Susanne Speck erlebte Schreckliches am Staffelsee – heute leitet sie die Selbsthilfegruppe Verschickungskinder in Rendsburg
Einstiges Verschickungskind aus Rendsburg: „Wir mussten selbst unser Erbrochenes essen“
Von Daniel Sahler | 09.07.2025, 06:27 Uhr

Hier einige Auszüge aus einem Artikel der Shz vom 9.7.25, danke an den Redakteur für die wertschätzende Berichterstattung!
Susanne Speck aus Rendsburg, zusammen mit Susanne Dank in der Schleswig-Holsteiner Landesgruppe der Verschickungskinder aktiv und Gründerin einer Selbsthilfegruppe in Rendsburg berichtet im Interview mit der shz von ihren schockierenden Erlebnissen im Kinderkurheim in Uffing am Staffelsee in Oberbayern – und den Folgen für ihr weiteres Leben.
.…1965, Ich kann mich erinnern, dass ich abends zum Zug gebracht wurde. Ich war völlig verwirrt, weil ich gedacht habe: Abends muss doch ein kleines Kind zu Hause im Bett sein. Ich weiß, dass ich auf dem Bahnsteig stand und dachte, ich fahre mit meinen Eltern in den Urlaub. Und plötzlich war ich im Zug. Wie ich da hineingekommen bin, weiß ich nicht mehr. Auch von der Fahrt weiß ich nichts mehr – ob ich geschlafen habe, wer uns betreut hat. Ich habe dichtgemacht. Wahrscheinlich, weil es für mich nicht zu verstehen war. … im Heim war dann da der Geruch,…habe nur versucht habe, zu funktionieren, alles richtig zu machen…die Situation furchtbar bedrohlich …. dann im Speisesaal… Zwang, alles aufzuessen. Ich habe oft erbrochen, weil ich das Essen einfach nicht mochte. Und es ging so weit, dass wir das Erbrochene aufessen mussten. Einmal gab es ungenießbares Fleisch in Würfeln. Das konnte ich nicht essen und habe alles hinter mir auf den Boden geworfen. Danach bricht die Erinnerung ab. Ich fürchte, es gab eine Bestrafung. So geht es vielen Betroffenen. Wenn etwas passierte, was wir nicht verstehen konnten, setzt die Erinnerung aus.… als ich zurückkam, war ich nicht mehr Teil der Familie. Ich habe mich fremd und falsch gefühlt, weil ich nicht mehr wusste, welchen Platz ich habe. Keiner hat gefragt, was dort passiert ist. Der Familienalltag musste weiterlaufen… Menschen zu vertrauen, fällt mir schwer. ….. meine eigenen Kinder habe ich mit Zuneigung und Liebe überschüttet.

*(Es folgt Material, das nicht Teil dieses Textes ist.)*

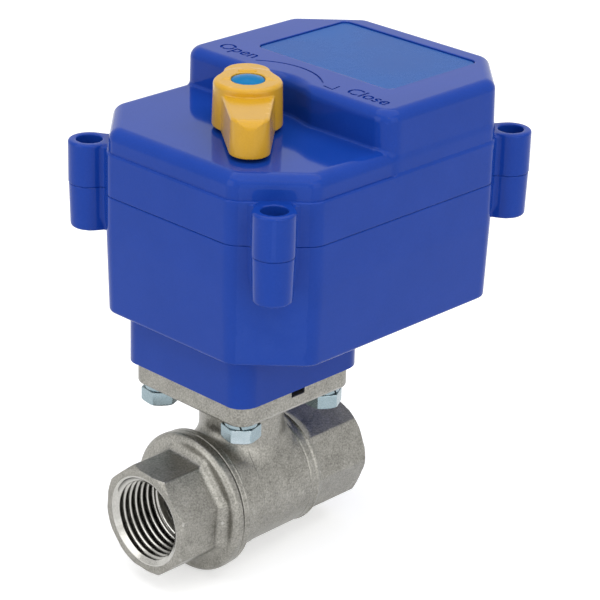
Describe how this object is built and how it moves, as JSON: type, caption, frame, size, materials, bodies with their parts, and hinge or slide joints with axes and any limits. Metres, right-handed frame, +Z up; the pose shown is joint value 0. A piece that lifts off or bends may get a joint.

Selbsthilfegruppe Verschickungskinder
Die Rendsburger Selbsthilfegruppe für Verschickungskinder trifft sich jeden ersten Donnerstag im Monat von 16 bis 17.30 Uhr in der Ahlmannstraße 2a. Die Teilnehmer sprechen über ihre Erinnerungen und die bis heute spürbaren Auswirkungen auf ihre Lebenswege. Weitere Informationen gibt unter der E-Mail-Adresse: verschickung-rendsburg@gmx.de.
Dazu Susanne Speck weiter im Interview:
In der Selbsthilfegruppe treffen sich Menschen mit demselben Schicksal. Das Entscheidende ist, dass wir einander glauben. Alle drei bis vier Monate bekommen wir Besuch von einer Traumatherapeutin. Sie hat uns erklärt, was ein frühkindliches Bindungstrauma ist. Und wir haben es endlich verstanden. Den Grund für die Gedächtnislücken hat uns die Traumatherapeutin wie folgt erklärt: Wenn man in einer bedrohlichen Situation ist, gibt es drei Möglichkeiten – kämpfen, fliehen oder erstarren. Kämpfen konnten wir nicht, fliehen ebenso wenig, also sind wir erstarrt. Und wenn man erstarrt, nimmt man keine Gefühle mehr wahr.